N. Cohn, Awopbopaloobop, Awopamboom (1969), 1-2

Sunday 3 January 2021

Men who, if their primordial capitalist bosses had not given them rum, would have done something to get their wages raised

In that sudden roar the word you make out is "Daiquiri." Yes, yes, I know. I have alluded to rum before, we must not deny hat it exists and it is drunk, and as a historian I must give it its due. It gave us political freedom and negro slavery. It got ships built ans sailed, forests felled, iron smelted, and commercial freight carried from place to place by men who, if their primordial capitalist bosses had not given them rum, would have done something to get their wages raised. 

B. DeVoto, The Hour (1951), 55

Saturday 2 January 2021

There are only two cocktails

There are only two cocktails. The bar manuals and the women's pages of the daily press, I know, print scores of messes to which they give that honorable and glorious name. They are not cocktails, they are slops. They are fit to be drunk only in the barbarian marches and mostly are drunk there, by the barbarians. .... I have shown that our forefathers were a great people: they invented rye and bourbon. They were also a tough people: nothing so clearly proves it as they survived the fearful mixtures they also invented and then drank.

B. DeVoto, The Hour (1951), 50-51

This is the most famous line in this hard-edged gem of a book. It makes me want to engage with Martinis, and bourbon. 

Friday 1 January 2021

Almost no birds today have vernacular names

Almost no birds today have vernacular names. Bird names have become standardized, homogenized, conscripted into what is considered proper by scientists for classification.
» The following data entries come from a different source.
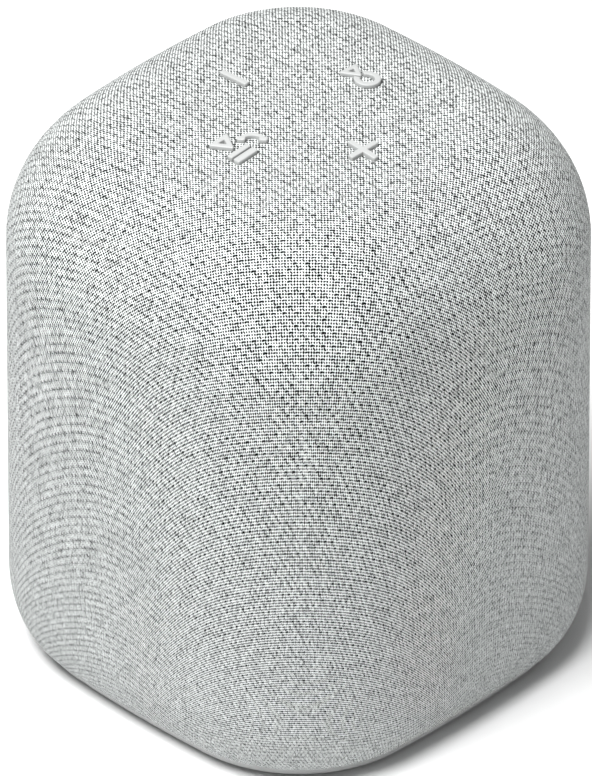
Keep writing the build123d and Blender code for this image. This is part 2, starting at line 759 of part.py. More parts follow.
def placed(place, made):
    """Move a solid, or each of a list of solids, from its local frame to its place."""
    return [place * one for one in made] if isinstance(made, list) else place * made


def assembly():
    nodes = {
        "fabric_cover": fabric_cover(), "grille_shell": grille_shell(), "top_cap": top_cap(),
        "base_plate": base_plate(), "foot_ring": foot_ring(), "base_screws": base_screws(),
        "rear_panel": rear_panel(), "mains_inlet": mains_inlet(), "inlet_pins": inlet_pins(),
        "button_switches": button_switches(), "control_board": control_board(),
        "control_board_screws": control_board_screws(), "microphones": microphones(),
        "microphone_boots": microphone_boots(), "control_ribbon": control_ribbon(),
        "cabinet_shell": cabinet_shell(), "cabinet_gasket": cabinet_gasket(), "cabinet_back": cabinet_back(),
        "cabinet_screws": cabinet_screws(), "acoustic_wadding": acoustic_wadding(),
        "radiator_screws": radiator_screws(), "power_board": power_board(), "transformer": transformer(),
        "power_capacitors": power_capacitors(), "main_board": main_board(), "heatsink": heatsink(),
        "wireless_module": wireless_module(), "antennas": antennas(), "board_screws": board_screws(),
    }
    for name in BUTTONS:
        nodes[f"{name}_button"] = button(name)
        nodes[f"{name}_switch_plunger"] = switch_plunger(name)
    for make in (woofer_frame, woofer_gasket, woofer_surround, woofer_cone, woofer_dust_cap, woofer_voice_coil,
                 woofer_spider, woofer_top_plate, woofer_magnet, woofer_yoke, woofer_screws):
        nodes[make.__name__] = placed(woofer_place(), make())
    for make in (tweeter_housing, tweeter_surround, tweeter_dome, tweeter_magnet, tweeter_screws):
        nodes[make.__name__] = placed(tweeter_place(), make())
    for side, word in ((-1, "left"), (1, "right")):
        for make in (radiator_frame, radiator_surround, radiator_plate):
            nodes[f"{word}_{make.__name__}"] = radiator_place(side) * make()
    return nodes


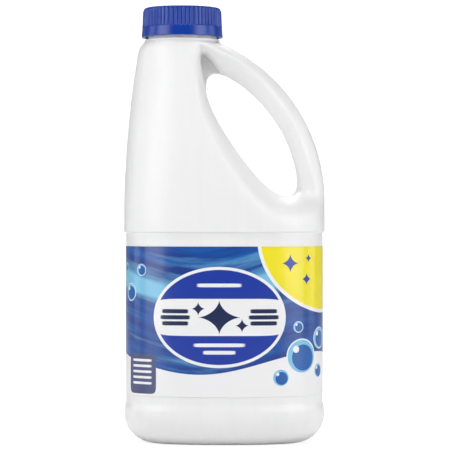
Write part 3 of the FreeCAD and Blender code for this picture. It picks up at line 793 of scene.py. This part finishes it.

A century ago a birder could have told what county, even what village, he was in by the folk name for a long-tailed tit. In his Treatise on the Birds of Gloucestershire, W. L. Mellersh collected no fewer than 10 local names for Aegithalos caudatus, the long-tailed tit, among them long Tom, oven-bird, poke-pudding, creak-mouse, barrel Tom, and in the south of the county, long farmer. For John Clare in Northamptonshire the long-tailed tit was, delightfully, the 'bumbarrel'.